Wednesday, October 14, 2009

Princess and the Frog - opening 6 minutes

Below is a new clip of Disney's newest traditional film
'Princess and the Frog'.
The directors John Musker and Ron Clements ,
who I had the pleasure of working for on
their movie 'hercules', opens the clip
with some words regarding the movie.
As they note, this is the opening 6 minutes of the film,
some in colour, some in pencil test form.
Here it is posted from YouTube:




Came across this collection of rough traditional animation for
Disney's next feature 'Princess and the Frog' on Youtube.
Thought I'd post it for people to see.
It's nice seeing this art-form again. Instead of all those shiny textures ;-)


Tuesday, October 13, 2009

FLASH - my 1st animated scene using FLASH

Here is my 1st scene I animated using the program FLASH.
It's still not completely finished but here it is.
It was while I was at Renegade animation studio in Glendale California working with Darrell Van Citters and crew.

This scene was for their animated series called 'The Mr Men Show'.
This show is wildly popular in England and is being shown at various times in America on the Cartoon Network.
In this scene, I have MR Grumpy settling into his chair as he starts to watch his television. I had to have a bird fly into the scene { as we see though the opened window } and land on the branch. I decided to have fun and make it look UPA-ish ... having the bird just rotate in a complete circle before he lands.
The one thing with shows that have limited time to create the work.... as long as you are making it look good, it's pretty open for ideas.
I really liked the change in look, as an animator. It flooded my thoughts with ideas for animated shorts that i could now do working with FLASH. Maybe quick little moments of just fun animation.
It really was interesting having the scene, once I was done with it, be pretty much what the audience will see on TV. I was really finishing the entire shot. Note that there was a ton of work done by other artists creating all the libraries of 'symbols' or layouts, characters, props etc. that were completed BEFORE I started animating.
But once I was done animating and the scene was approved by the director, it was finished. Only to be edited into the reel.

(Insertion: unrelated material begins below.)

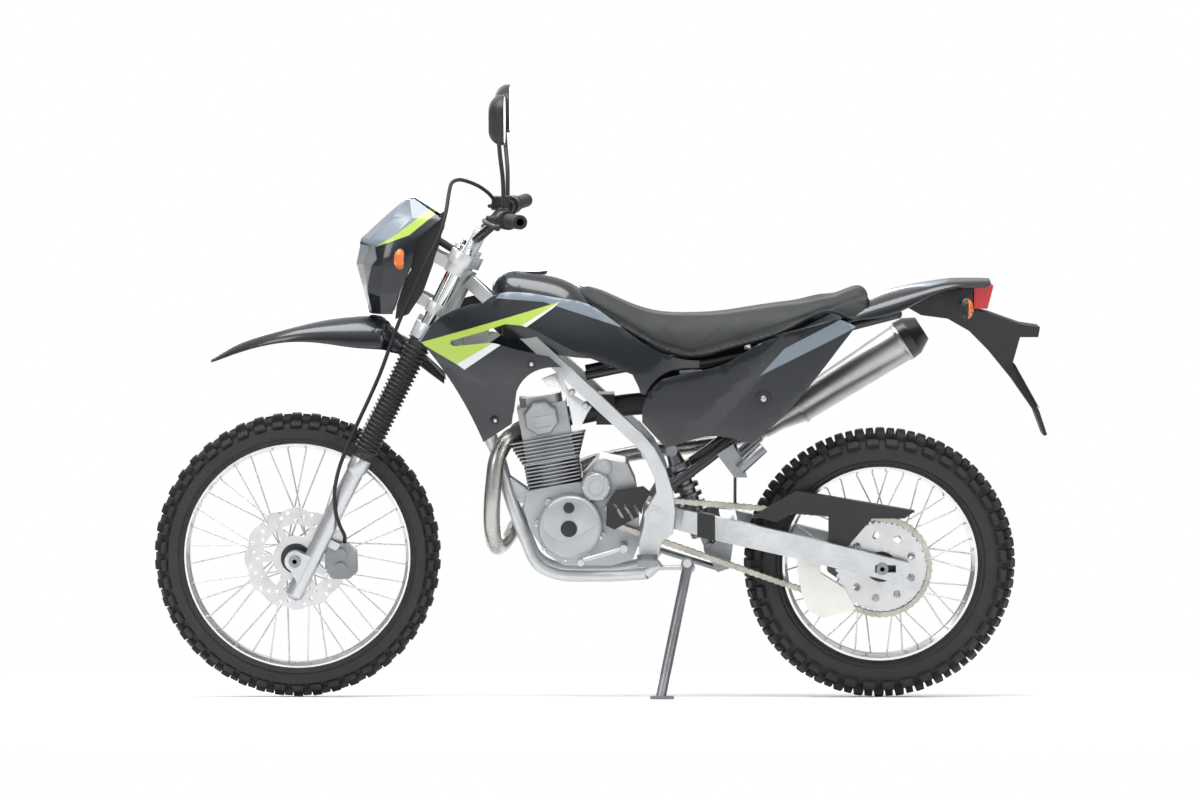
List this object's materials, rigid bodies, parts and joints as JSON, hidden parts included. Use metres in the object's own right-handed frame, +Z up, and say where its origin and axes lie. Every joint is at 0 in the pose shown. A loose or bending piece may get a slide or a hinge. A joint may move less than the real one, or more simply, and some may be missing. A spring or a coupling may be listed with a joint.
{
  "type": "dual sport motorcycle",
  "caption": "Dual sport motorcycle with an open engine, wire wheels on knobbly tyres, a raised front mudguard and a side stand on which it leans.",
  "frame": {"origin": "on the ground, under the centre of the whole machine's box as it leans on its side stand", "axes": "+X to the front of the machine, +Y to its left, +Z up"},
  "size_m": [2.1104, 0.8498, 1.477],
  "materials": {
    "frame_silver": "silver paint over cast and welded aluminium, satin",
    "subframe_black": "black paint, satin",
    "panel_paint": "dark blue-black moulded plastic, semi gloss",
    "tank_paint": "black, semi gloss",
    "seat_cover": "dark grey seat cover, grained and matt",
    "peg_steel": "plated steel, dull",
    "engine_cases": "cast aluminium, satin",
    "engine_fins": "cast aluminium, rough",
    "header_steel": "stainless steel with a warm heat tint",
    "muffler_steel": "brushed stainless steel",
    "black_steel": "black paint, satin",
    "black_plastic": "black moulded plastic, matt",
    "white_plastic": "off-white nylon",
    "red_lens": "red moulded lens",
    "orange_lens": "orange moulded lens",
    "clear_lens": "clear lens",
    "bright_alloy": "bright aluminium, brushed",
    "axle_steel": "machined steel",
    "chain_steel": "steel, lightly oiled",
    "caliper_alloy": "cast aluminium, grey",
    "fork_chrome": "hard chrome, polished",
    "bellows_rubber": "black ribbed rubber",
    "grip_rubber": "black rubber",
    "hose_rubber": "black rubber hose",
    "mirror_glass": "mirror glass",
    "tyre_rubber": "black tyre rubber",
    "spoke_steel": "bright steel wire",
    "hub_black": "black paint over cast aluminium",
    "disc_steel": "ground stainless steel"
  },
  "bodies": {
    "main": {"frame": "frame_silver", "subframe": "subframe_black", "shrouds": "panel_paint", "side_covers": "panel_paint", "fuel_tank": "tank_paint", "seat": "seat_cover", "footpegs": "peg_steel", "crankcase": "engine_cases", "cylinder": "engine_fins", "cylinder_head": "engine_fins", "engine_covers": "engine_cases", "sprocket_cover": "black_plastic", "exhaust_pipe": "header_steel", "muffler": "muffler_steel", "muffler_cap": "black_steel", "intake": "black_plastic", "tail_fender": "panel_paint", "tail_light": "red_lens", "plate_bracket": "black_plastic", "rear_indicators": "orange_lens", "pedals": "bright_alloy", "swingarm": "bright_alloy", "rear_axle": "axle_steel", "shock": "axle_steel", "chain": "chain_steel", "chain_guard": "black_plastic", "chain_guide": "white_plastic", "rear_caliper": "caliper_alloy"},
    "steering": {"front_axle": "axle_steel", "fork_lowers": "bright_alloy", "fork_tubes": "fork_chrome", "fork_boots": "bellows_rubber", "triple_clamps": "frame_silver", "handlebar": "black_steel", "grips": "grip_rubber", "controls": "black_plastic", "mirrors": "black_plastic", "mirror_glasses": "mirror_glass", "headlight_cowl": "panel_paint", "headlight_lens": "clear_lens", "gauge": "black_plastic", "front_fender": "panel_paint", "front_indicators": "orange_lens", "front_caliper": "caliper_alloy", "brake_hose": "hose_rubber"},
    "front_wheel": {"front_tyre": "tyre_rubber", "front_rim": "bright_alloy", "front_spokes": "spoke_steel", "front_hub": "hub_black", "front_disc": "disc_steel"},
    "rear_wheel": {"rear_tyre": "tyre_rubber", "rear_rim": "bright_alloy", "rear_spokes": "spoke_steel", "rear_hub": "hub_black", "rear_disc": "disc_steel", "rear_sprocket": "disc_steel"},
    "side_stand": {"side_stand": "black_steel"}
  },
  "joints": [
    {"name": "steering_turn", "type": "hinge", "parent": "main", "child": "steering", "pos_m": [0.39799, -0.04587, 0.8465], "axis": [-0.4462, 0.1246, 0.8862], "range_deg": [-45, 45]},
    {"name": "front_wheel_spin", "type": "hinge", "parent": "steering", "child": "front_wheel", "pos_m": [0.71672, -0.11737, 0.33773], "axis": [0, 0.9903, -0.1392], "continuous": true},
    {"name": "rear_wheel_spin", "type": "hinge", "parent": "main", "child": "rear_wheel", "pos_m": [-0.66328, -0.11988, 0.31991], "axis": [0, 0.9903, -0.1392], "continuous": true},
    {"name": "side_stand_swing", "type": "hinge", "parent": "main", "child": "side_stand", "pos_m": [-0.2065, 0.00025, 0.31245], "axis": [0.0931, 0.9708, 0.2211], "range_deg": [0, 99.59]}
  ]
}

It really felt like I was making a real CARTOON. Very simple shapes, going into and out of poses...holding the pose, hitting accents with little actions within the main body holds. It wasn't 'FULL' animation as we do at Dreamworks/Disney etc ... but it was using the same principals to make the animation look natural and 'real' even though it was a limited project.

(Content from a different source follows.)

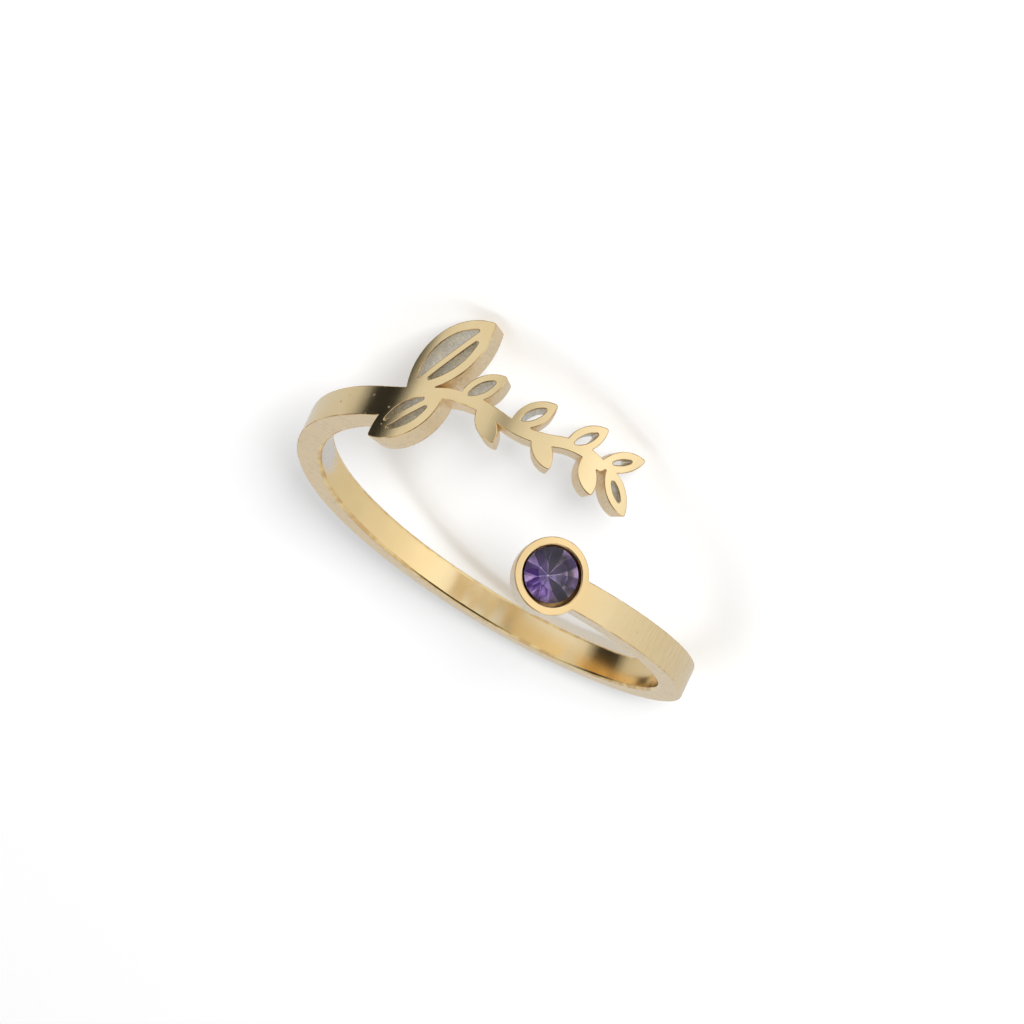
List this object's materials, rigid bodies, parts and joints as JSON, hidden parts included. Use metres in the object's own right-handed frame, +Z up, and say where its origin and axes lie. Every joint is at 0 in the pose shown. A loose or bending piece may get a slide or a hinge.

Really thinking out the action, blocking out the main holds and any accents to create the scene. Using such graphic shapes and colours to animate with, in a limited style yet hopefully entertaining way. And I found this to be a shot in the arm creatively, putting fun back into the job. I was really making a silly cartoon.

And having my kids laugh at how 'dumb' the bird looks was only an added bonus :-)

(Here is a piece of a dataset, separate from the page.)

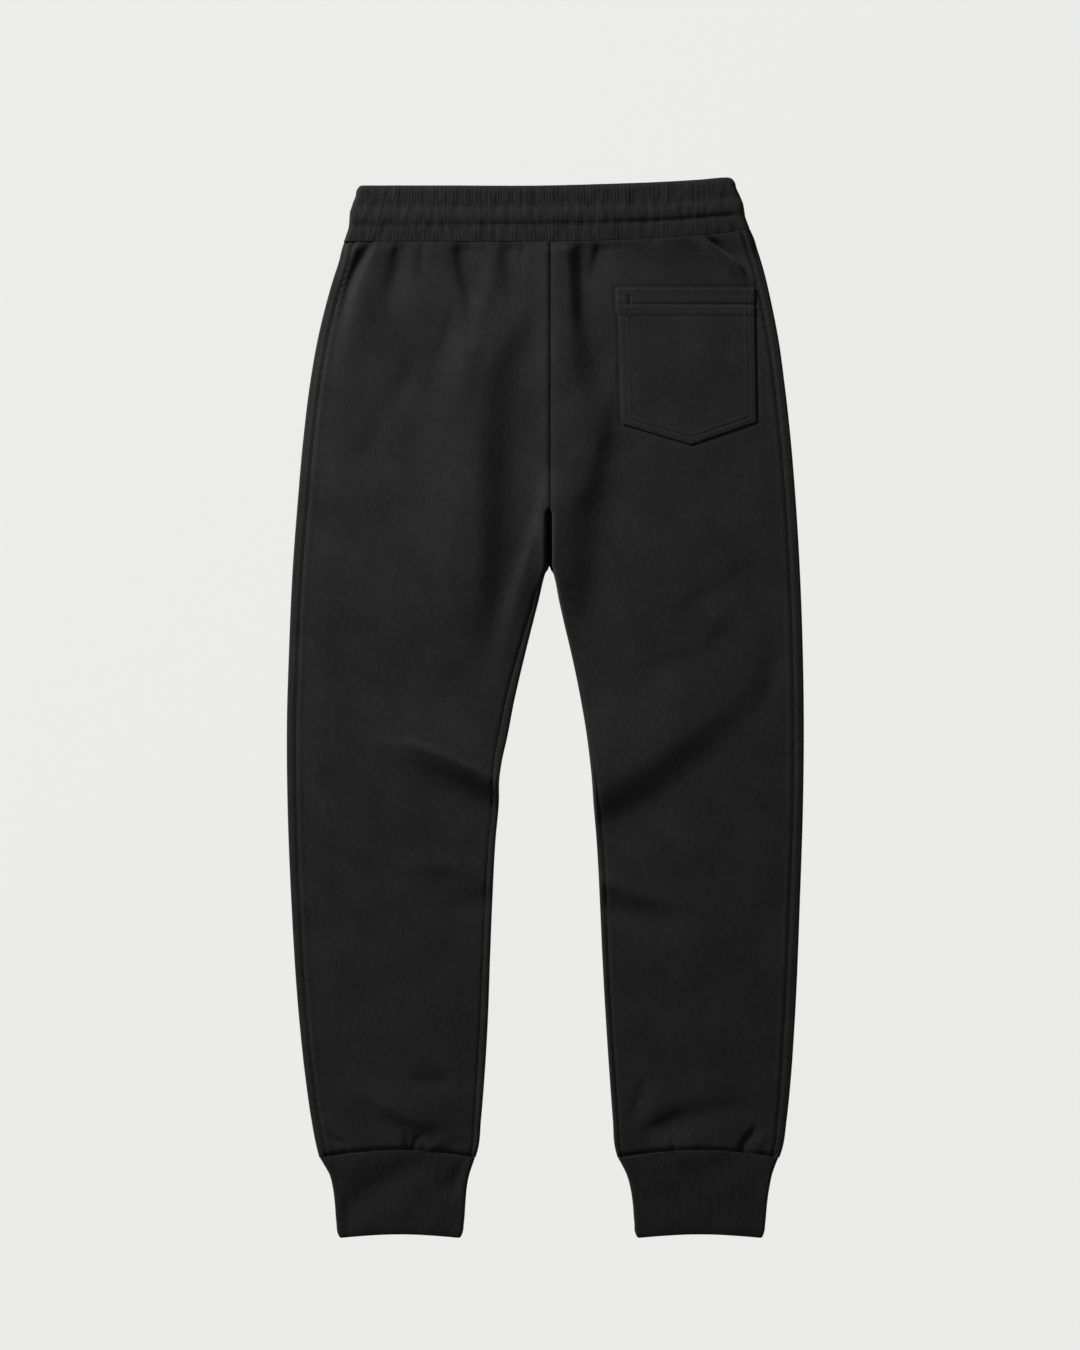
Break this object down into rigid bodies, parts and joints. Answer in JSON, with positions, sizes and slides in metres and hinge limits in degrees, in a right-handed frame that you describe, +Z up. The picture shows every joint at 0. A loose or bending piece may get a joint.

This scene, being my 1st FLASH scene, was at the beginning of my 'learning curve' of learning the program. Knowing the 3D animation program ' MAYA ' and also animating at Dreamworks with their own 3D program ' EMO ' { emotion } , I had a good start with learning another software.

I find each program to be somewhat similar in style, each having their own ' hotkeys ' to creating a ' KEY ' for a certain item { body part or 'symbol' }.

Each program has it's own version of a ' Graph Editor ', where you can adjust the speed of going into or out of main ' KEY ' poses.

BUT, with Flash, that I found to be unique from the other programs was it's way of how it organizes it's different layers of items. With MAYA, EMO etc.... each numbered and keyed body part was numbered and connected to the 'time frame', meaning a 'KEY' on frame 14 WAS meaning that on frame 14, that 'key' body part was 14 frames into the scene. The numbering related to the timeframe.

In FLASH, the 1st level known as the STAGE was also in relation to the timeframe.... BUT once you 'click' into a characters body, the numbering of the different body 'keys' { or as the say in FLASH, 'symbols' } the numbering becomes it's own having NOTHING to do with the scenes 'timeframe' used on the STAGE level.

I know this may sound somewhat confusing, BUT I found that once you simplify the way to look at how FLASH is organized, it is easier than it looks.
It just takes a clear mind to wrap yourself into how it it organized, how it is set up.

Once you start understanding the set up, you'll be moving around the program quite easily.